Etta's investigation leads her to Len, her former lover. She agrees to stay over at his house, as he is clearly distraught by his experiences, and subsequently witnesses Len undergo supernatural phenomena. The two travel to meet Tuck, now much older and living in a secluded cabin in the woods. They question him over the Lytton lacquer and ask him if he owns a Key record, which prompts him to angrily chase them out of the cabin; Len kills him with a rock to the head. Afterwards, Etta and Len two discover a hidden briefcase that contains a notebook with markings that lead them to Lily. Lana is able to produce an address for Lily; however when Etta goes to consult Ian, she discovers gruesome remains everywhere and assumes that he died in the same manner as Len's partner.

After the pair arrive at her address, Lily explains that her family previously ran a company that raised lac insects that produced lacquer that could make records of superior quality. She notes that they never had a chance to refine the process, so synthetic products became more popular. Lily apologizes for what Len is going through and states that the Lytton lacquer was never meant to be listened to by itself and that its true purpose has been ignored. She takes Etta and Len to a room where they are prompted to listen to the Key records on perfectly tuned record players and remain in a circle in the center of the players, noted to be the best place to listen. Once they start to experience strange phenomena, they panic, leave the circle, and unsuccessfully try to stop the music before passing out.

When Len comes to, he learns that Ian did not die and that he is in league with Lily. Etta wakes later and finds herself in restraints, witnessing Len being devoured alive by carnivorous lac insects. She passes out again but wakes to find Ian, who says that Len's death made it possible for the insects to become perfectly tuned and produce quality lacquer, allowing them to retune the world together. Etta is discovered by Detective Rhodes, who followed her, only to watch Lily murder him. Etta escapes after killing Lily but is contacted by Ian, who tells her that she is out of tune with the world and that once she hears the Lytton lacquer, she will understand his actions. He also implies that Lana has listened to the Lytton lacquer without first listening to the Key records, which would kill her.

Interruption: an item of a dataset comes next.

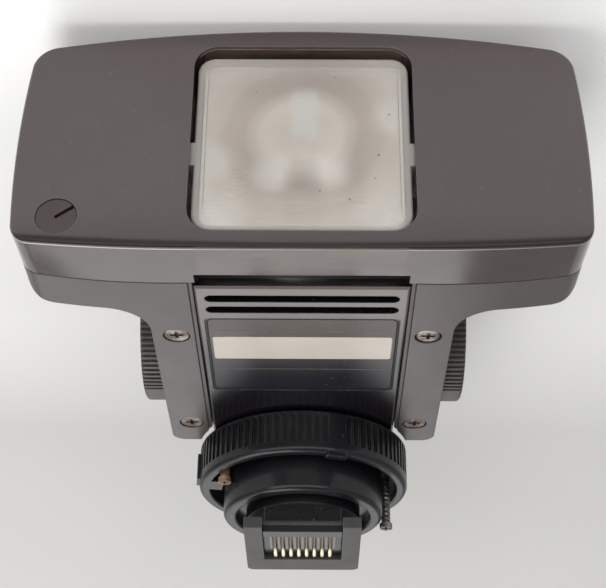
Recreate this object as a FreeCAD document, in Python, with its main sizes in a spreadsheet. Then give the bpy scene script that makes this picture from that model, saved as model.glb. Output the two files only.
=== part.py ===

Etta returns home to discover the Lytton lacquer on her record player. Lana is shown in the background, but it is never clarified whether she listened to the lacquer or not, as her body is never clearly seen. Etta places the record on the turntable and briefly hesitates, leaving it up to the viewer if she will listen to the record or not.

==Cast==
- Hannah Gross as Etta Price
- Evan Gamble as Len Perry
- Tracy Perez as Lana
- Dohn Norwood as Kenny Rhodes
- Ted Raimi as Ian Ullman
- Yuki Sakamoto as Lily Child
- West Liang as Daryl Burnett
- Kirk Bovill as Tuck Weston
  - Chester Rushing as younger Tuck Weston
- James Ransone as Scotty
- Jonah Ray as Radio Caller 1
- Brian Buckley as Rey Dekker

== Development ==
Inspiration for the show came from the record technique of backmasking, where hidden messages are or were believed to have been recorded backwards on a track. Writer and director Graham Reznick was also interested with the impact sound design could have on viewers, as it allows him to alter their perception without having to give visual story clues. Reznick has stated that if the series is continued, he has plans on how to expand the story universe.

==Reception==
/Film reviewed Deadwax, praising the sound and visuals while criticizing what they saw as a "lack of engaging character development". Character development was also noted in a video review by Bleeding Cool, whose reviewer noted that Etta was a "generic ye olde grizzled detective that we've seen a hundred thousand times before" and that while they liked the premise of the series and the actress, the character needed to be rounded out more.

A review by Bloody Disgusting for the first four episodes of the series was more positive, as they felt that the characters were developed enough for viewers to care about them and that the series' story and visuals thus far were well done.